缝纫机的咔嗒声在午夜梦回时总带着铁锈味,混着周建军酒后的打骂声,像根生锈的细铁丝,每隔几年就会从记忆深处钻出来,在心脏上绞出细密的血珠。
直到那天在暴雨中摔进排水沟,浑浊的雨水灌进口鼻时,我才突然想起 18 岁那年没敢拆开的大学录取通知书 —— 原来人生最痛的不是死亡,而是明明攥紧过改变命运的机会,却被自己亲手揉成纸团扔进火盆。
第一章:重生归来消毒水像把钝刀,顺着鼻腔剜进太阳穴。
我听见吊瓶里气泡咕嘟作响,混着走廊传来的搪瓷饭盒碰撞声,在眼皮上烫出两团红晕。
指尖无意识地抠进床单,触感粗粝得惊人 —— 这不是 ICU 的无菌床单,是 1985 年镇医院的老粗布,带着阳光晒透的霉味。
"滴答、滴答......" 输液管里的药水在晨光中划出银线,我数到第十七滴时,继母张桂芳的尖嗓门刺破空气:"护士同志,这床能不能提前退?
我们家丫头皮实,摔个跤犯不着占着床位喝葡萄糖。
"睫毛颤了颤,我看见灰蓝色的确良衬衫下摆扫过床尾 —— 是她惯常穿的款式,领口磨得发白,却永远浆得笔挺。
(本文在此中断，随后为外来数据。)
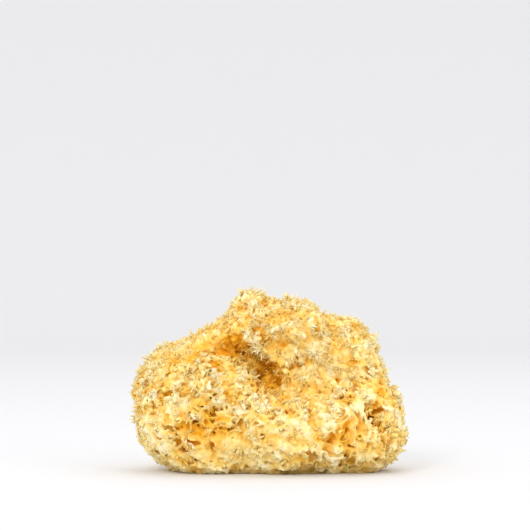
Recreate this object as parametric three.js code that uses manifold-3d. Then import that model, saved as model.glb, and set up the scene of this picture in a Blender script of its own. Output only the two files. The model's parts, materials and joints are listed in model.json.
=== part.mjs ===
// A dried natural sea sponge, in millimetres: +Z up, +X to the right of its front, which faces -Y.
// The origin is the middle of its underside, where it was cut flat off the rock and where it rests.
// It grew as one piece: rounded lobes that merge, a deep fold under its crown, and the mouths of water
// canals. The solid follows the tips of its tufts, so the fine pores and fibres lie inside it.

import * as THREE from "three";
import { ImprovedNoise } from "three/addons/math/ImprovedNoise.js";
import { mergeVertices } from "three/addons/utils/BufferGeometryUtils.js";
import Module from "manifold-3d";

// Driving dimensions.
const WIDTH = 152;
const DEPTH = 100;
const HEIGHT = 100;
const LOBE_BLEND = 12; // how softly the lobes merge
const LUMP_HEIGHT = 3;
const LUMP_SPACING = 18;
const SURFACE_DETAIL = 16; // subdivisions of the icosahedron that the surface is spread from
const HEART = new THREE.Vector3(2, 8, 42); // the surface is spread from here, before the fold is cut
const FARTHEST = 95; // no point of the surface is farther than this from the heart

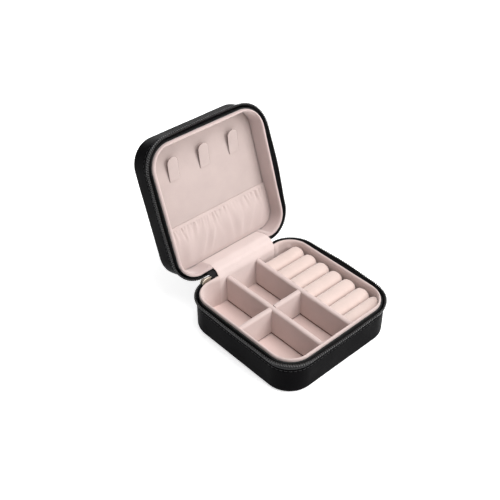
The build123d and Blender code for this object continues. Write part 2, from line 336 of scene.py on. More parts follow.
def leather(name, colour, grain=0.9, rough=0.44):
    """Fine pebbled leather: cells for the grain, slow noise for wear and pressure marks."""
    mat, tree, bsdf = nodes_of(name)
    link = tree.links.new
    vec = coords(tree)
    warp = add(tree, "ShaderNodeTexNoise", Scale=1.1, Detail=2.0)
    link(vec, warp.inputs["Vector"])
    shift = add(tree, "ShaderNodeVectorMath")
    shift.operation = "MULTIPLY_ADD"
    shift.inputs[1].default_value = (0.5, 0.5, 0.5)
    link(warp.outputs["Color"], shift.inputs[0])
    link(vec, shift.inputs[2])
    cells = add(tree, "ShaderNodeTexVoronoi", Scale=1.0 / grain)
    cells.feature = "DISTANCE_TO_EDGE"
    link(shift.outputs["Vector"], cells.inputs["Vector"])
    fine = add(tree, "ShaderNodeTexNoise", Scale=3.2, Detail=4.0)
    link(vec, fine.inputs["Vector"])
    slow = add(tree, "ShaderNodeTexNoise", Scale=0.055, Detail=3.0)
    link(vec, slow.inputs["Vector"])
    pebble = ramp(tree, cells.outputs["Distance"], [(0.0, (0, 0, 0)), (0.16, (1, 1, 1))])
    tint = ramp(tree, slow.outputs["Fac"], [(0.35, mul(colour, 0.86)), (0.7, mul(colour, 1.18))])
    link(tint, bsdf.inputs["Base Color"])
    roughness(tree, bsdf, slow.outputs["Fac"], 0.75, rough - 0.05, rough + 0.09)
    bumps(tree, bsdf, (pebble, 0.22, 0.00006), (fine.outputs["Fac"], 0.3, 0.00003),
          (slow.outputs["Fac"], 0.25, 0.0006))
    bsdf.inputs["Specular IOR Level"].default_value = 0.015
    return mat


def velvet(name, colour, dark=None, sheen=0.9):
    """Short-pile velvet: nap brushed in patches, with a fine fibre bump."""
    mat, tree, bsdf = nodes_of(name)
    link = tree.links.new
    vec = coords(tree)
    dark = dark or mul(colour, 0.95)
    patches = add(tree, "ShaderNodeTexNoise", Scale=0.09, Detail=3.0, Roughness=0.55)
    link(vec, patches.inputs["Vector"])
    stretch = tree.nodes.new("ShaderNodeMapping")
    stretch.inputs["Scale"].default_value = (1.0, 0.35, 0.35)
    link(vec, stretch.inputs["Vector"])
    fibres = add(tree, "ShaderNodeTexNoise", Scale=5.5, Detail=3.0, Roughness=0.7)
    link(stretch.outputs["Vector"], fibres.inputs["Vector"])
    grains = add(tree, "ShaderNodeTexNoise", Scale=1.6, Detail=2.0)
    link(vec, grains.inputs["Vector"])
    tint = ramp(tree, patches.outputs["Fac"], [(0.32, dark), (0.66, colour)])
    mix = tree.nodes.new("ShaderNodeMix")
    mix.data_type = "RGBA"
    mix.blend_type = "MULTIPLY"
    mix.inputs["Factor"].default_value = 0.35
    speck = ramp(tree, fibres.outputs["Fac"], [(0.3, (0.78, 0.78, 0.78)), (0.7, (1, 1, 1))])
    link(tint, mix.inputs["A"])
    link(speck, mix.inputs["B"])
    link(mix.outputs["Result"], bsdf.inputs["Base Color"])
    bsdf.inputs["Roughness"].default_value = 0.92
    bsdf.inputs["Specular IOR Level"].default_value = 0.15
    bsdf.inputs["Sheen Weight"].default_value = sheen
    bsdf.inputs["Sheen Roughness"].default_value = 0.45
    bsdf.inputs["Sheen Tint"].default_value = (1.0, 0.93, 0.9, 1)
    bumps(tree, bsdf, (fibres.outputs["Fac"], 0.5, 0.00005), (grains.outputs["Fac"], 0.35, 0.00012))
    return mat


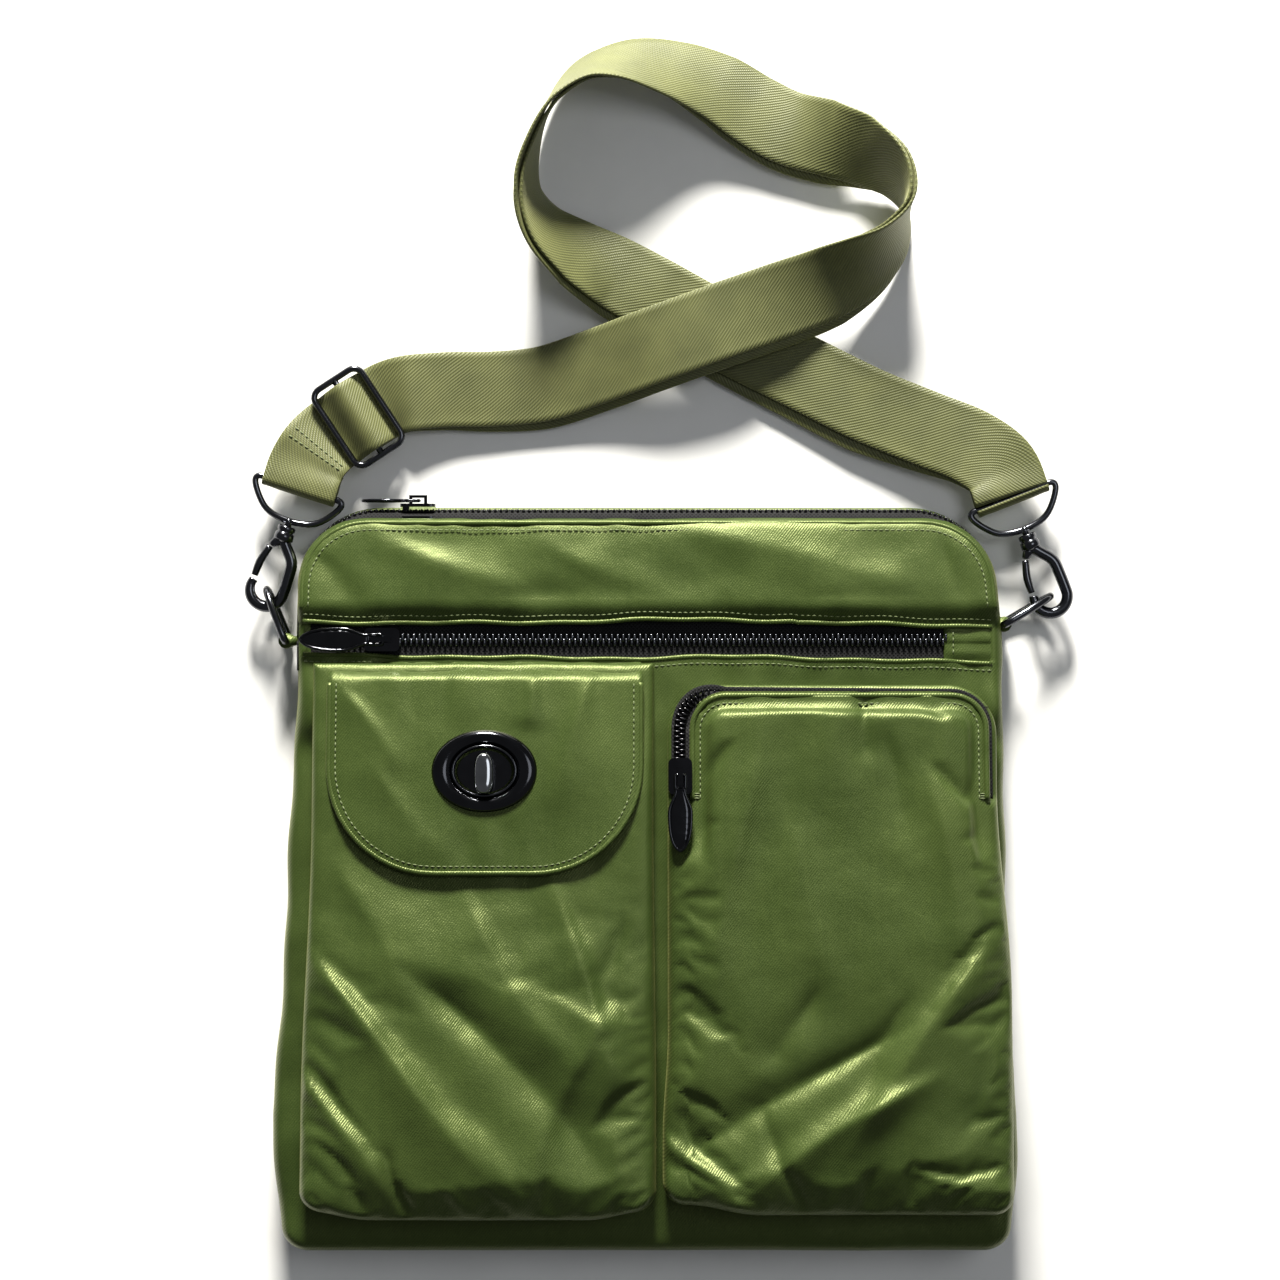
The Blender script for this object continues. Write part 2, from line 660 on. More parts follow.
def rounded_place(x, y, box, top_radius, base_radius):
    """Moves points of a rectangular grid so that the outline's corners are round."""
    x0, x1, y0, y1 = box
    for cx, cy, sx, sy, r in ((x0, y1, 1, -1, top_radius), (x1, y1, -1, -1, top_radius),
                              (x0, y0, 1, 1, base_radius), (x1, y0, -1, 1, base_radius)):
        dx, dy = r - (x - cx) * sx, r - (y - cy) * sy
        if r > 0 and dx > 0 and dy > 0:
            shrink = max(dx, dy) / math.hypot(dx, dy)
            return cx + (r - dx * shrink) * sx, cy + (r - dy * shrink) * sy
    return x, y


def soft_panel(box, face, foot, relief, step, top_radius=0.0, base_radius=0.0, extra_rows=(), extra_columns=(),
               held=None, outline=None):
    """A soft pouch front: its face, and sides that turn down to the foot. held, a share by place, says where it
    is kept still while it settles, and a panel without it doesn't settle."""
    x0, x1, y0, y1 = box
    columns = stations_between(x0, x1, step, extra_columns)
    rows = stations_between(y0, y1, step, extra_rows)
    vertices, kept = [], []
    for y_flat, hy in rows:
        for x_flat, hx in columns:
            x, y = rounded_place(x_flat, y_flat, box, top_radius, base_radius)
            share = min(hx, hy)
            low = foot(y)
            z = low + (face(y) - low) * share + relief(x, y) * ease((share - 0.5) / 0.5)
            if held:
                kept.append(1.0 if share < 0.93 else min(0.99, float(held(x, y))))
            if outline:
                x, y = outline(x, y)
            vertices.append((x, y, z))
    faces = grid_faces(len(rows), len(columns))
    return (settled(vertices, faces, kept) if held else vertices), faces


def surface_of(piece):
    """A function that gives the height of the piece's surface under a point, looking straight down."""
    coordinates = [tuple(v.co) for v in piece.data.vertices]
    tree = BVHTree.FromPolygons(coordinates, [tuple(p.vertices) for p in piece.data.polygons])

    def height(x, y):
        hit = tree.ray_cast(Vector((x, y, 0.2)), -Vector(UP))[0]
        return 0.0 if hit is None else hit.z

    return height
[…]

前世此刻,我会假装昏迷躲避责骂,等她拿走床头柜上的搪瓷缸(里面装着父亲偷偷塞给我的鸡蛋羹),再独自咽下委屈。
但这次,指甲深深掐进掌心的刺痛让我睁开眼。
天花板上的吊扇吱呀作响,在她脸上投下交错的阴影,那些曾被我视为 "长辈威严" 的皱纹,此刻像爬满苍蝇的蛛网。
"小满醒了!
" 继妹林小霞的惊呼带着掩饰不住的慌张。
她倚在门框上,辫梢沾着晨露,校服领口别着偷拿我的蝴蝶发卡 —— 那是父亲去年出差带回的礼物,被她哭闹着抢走时,我还天真地以为姐妹间该有谦让。
我直直望着她眼底翻涌的错愕,突然笑了。
这具 18 岁的身体里住着 22 岁的灵魂,那些被拳脚相加的夜晚,被克扣的工资,被烧毁的复习资料,此刻都在瞳孔里结成冰碴。
"妈," 我听见自己的声音带着输液管里的凉意,"我要复读考大学。